February 2004 - Golden Beach

Although I had left the newspaper seven years before I was contacted mid-afternoon by a couple who 20 years earlier used to provide me with reports for a weekly fishing column I wrote. I regard the couple as reliable witnesses. The husband said he and his wife had just seen a Thylacine feeding on a road-kill kangaroo carcass on the Longford-Lett's Beach Rd., midway between the Loch Sport turn-off and Lake Reeve. (Exact area as the 1997 sighting above). They had been returning home from surf fishing and had seen the animal clearly as they passed. He had turned his vehicle around and had driven back to the spot and it was only then that the striped animal moved off into the scrub.
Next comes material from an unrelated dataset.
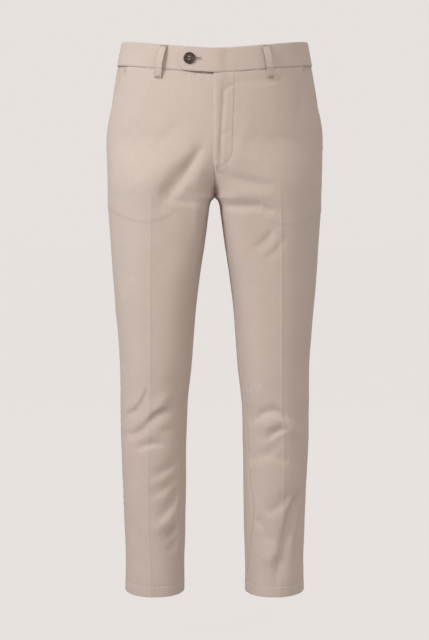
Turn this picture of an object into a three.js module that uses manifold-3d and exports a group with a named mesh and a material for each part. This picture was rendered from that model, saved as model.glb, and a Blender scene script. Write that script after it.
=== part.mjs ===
// Flat-front trousers, held open as on a wearer: thin hollow walls of cloth in millimetres, +Z up.
// The front faces -Y and the wearer's left is +X. The origin is the centre of the waist opening.
// Each panel is cut, sewn and named as a maker would: fronts, backs, waistband, facings and loops.
import * as THREE from "three";
import { mergeVertices } from "three/addons/utils/BufferGeometryUtils.js";
import Module from "manifold-3d";

const wasm = await Module();
wasm.setup();

// ---- driving dimensions ----
const seamGap = 0.3; // between neighbouring pieces
const waistSeamGap = 0.6; // the band's edge and the panels' bend differently round the waist
const clothWall = 1.5; // the panels, with their inner turnings
const hemLevel = -986;
const saddleLevel = -273; // where the crotch seams cross
const bandHeight = 42;
const bandWall = 2.6; // two layers and the interfacing between them
const bandProud = 0.8; // how far the band stands out from the panels below it
const frontDip = 19.5; // the waist edge is this much lower at the centre front than at the sides
const backRise = 2;
const dipEndLevel = -230; // below this the rows are level
const flyOffset = -2.6; // the fly edge lies a little to the wearer's right
const flyEndLevel = -200; // below it the fly edge runs over to the middle
const flyMergeLevel = -255;
const creaseHeight = 5; // the pressed creases
const creaseReach = 15;
const sideTurn = 0; // a turn goes round one leg, from its side over its front and inner side to its back
const quarterTurn = Math.PI / 2;
const innerTurn = Math.PI;
const wholeTurn = 2 * Math.PI;

// Half of the body's outline at each level: how far the side, the inner leg, the front and the back
// lie from the centre planes. Above the saddle the legs are one tube, so the inner leg is at 0.
const sections = [
  { level: 0, side: 165, inner: 0, front: 107, back: 107 },
  { level: -42, side: 173, inner: 0, front: 112, back: 114 },
  { level: -100, side: 183, inner: 0, front: 117, back: 127 },
  { level: -175, side: 193, inner: 0, front: 121, back: 138 },
  { level: -243, side: 193, inner: 0, front: 117, back: 131 },
  { level: -273, side: 192, inner: 0, front: 112, back: 124 },
  { level: -300, side: 191, inner: 6.5, front: 107, back: 118 },
  { level: -350, side: 188, inner: 13.5, front: 101, back: 109 },
  { level: -458, side: 180.5, inner: 32, front: 91, back: 95 },
  { level: -567, side: 172, inner: 40, front: 82, back: 85 },
  { level: -640, side: 171, inner: 46, front: 76, back: 80 },
  { level: -713, side: 170.5, inner: 49.5, front: 72, back: 77 },
  { level: -786, side: 167.5, inner: 51.5, front: 69, back: 77 },
  { level: -860, side: 165, inner: 53, front: 67, back: 75 },
  { level: -934, side: 162.5, inner: 55.5, front: 66, back: 71 },
  { level: hemLevel, side: 163, inner: 56, front: 67, back: 68 },
];

// Where the one tube starts to part into two legs, and how quickly it does.
const parting = {
  front: { level: -150, power: 2 },
  back: { level: -110, power: 1.6 },
};

// The pressed creases: distance from the middle, and share of the full height, at each level.
const creases = [
  { level: -42, across: 104, front: 0, back: 0 },
  { level: -200, across: 114, front: 0, back: 0 },
  { level: -300, across: 118, front: 1, back: 0 },
  { level: -420, across: 118, front: 1, back: 1 },
  { level: -640, across: 118, front: 1, back: 1 },
  { level: -750, across: 121, front: 0.9, back: 1 },
  { level: -934, across: 116, front: 0.9, back: 1 },
  { level: hemLevel, across: 115, front: 0.8, back: 0.9 },
];

// The inseams swing forward on the calf: how far in from the inner edge each one lies.
const inseams = [
  { level: -300, right: 0.5, left: 0.5 },
  { level: -560, right: 5, left: 4 },
  { level: -640, right: 7, left: 7 },
  { level: -713, right: 5, left: 8 },
  { level: -786, right: 9, left: 11 },
  { level: -835, right: 11, left: 17 },
  { level: -896, right: 8, left: 9 },
  { level: -950, right: 2, left: 3 },
  { level: hemLevel, right: 0.5, left: 1 },
];

// The largest folds, as soft troughs from one point to another on the panel's face.
const folds = {
  front_right: [
    { fromX: -20, fromLevel: -180, toX: -88, toLevel: -282, depth: 8, reach: 17 },
    { fromX: -112, fromLevel: -622, toX: -150, toLevel: -668, depth: 4, reach: 16 },
    { fromX: -92, fromLevel: -668, toX: -124, toLevel: -700, depth: 6, reach: 15 },
    { fromX: -66, fromLevel: -800, toX: -96, toLevel: -880, depth: 4, reach: 16 },
  ],
  front_left: [
    { fromX: 16, fromLevel: -292, toX: 84, toLevel: -290, depth: 6, reach: 14 },
    { fromX: 70, fromLevel: -668, toX: 122, toLevel: -664, depth: 5, reach: 15 },
    { fromX: 152, fromLevel: -806, toX: 118, toLevel: -954, depth: 6, reach: 16 },
  ],
  back_right: [
    { fromX: -30, fromLevel: -296, toX: -120, toLevel: -318, depth: 6, reach: 18 },
    { fromX: -76, fromLevel: -640, toX: -150, toLevel: -672, depth: 5, reach: 17 },
  ],
  back_left: [
    { fromX: 26, fromLevel: -302, toX: 112, toLevel: -330, depth: 6, reach: 18 },
    { fromX: 84, fromLevel: -676, toX: 152, toLevel: -640, depth: 5, reach: 17 },
  ],
};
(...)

He placed a bucket on the closest white post to direct me to the site. I immediately drove to inspect the area which is about 30 minutes from Sale. I located the kangaroo carcass and carefully inspected the ground around it for footprints. It was lying on hard gravel and there was no spoor that I could detect. I inspected the sandy bank about two metres away and I could see animal tracks but the sand was so fine that there was nothing which could be identified. Afterwards I spoke to both my informants who firmly declared that the animal could be nothing other than a Thylacine. When they first drove past they were travelling about 80kmh but when they returned the husband had driven slowly, perhaps 20kmh, and they had been able to get quite close before the animal moved off.  Interestingly, this area produced perhaps 4-5 other fleeting sightings of striped Thylacine-like animals between 1997 and 2004.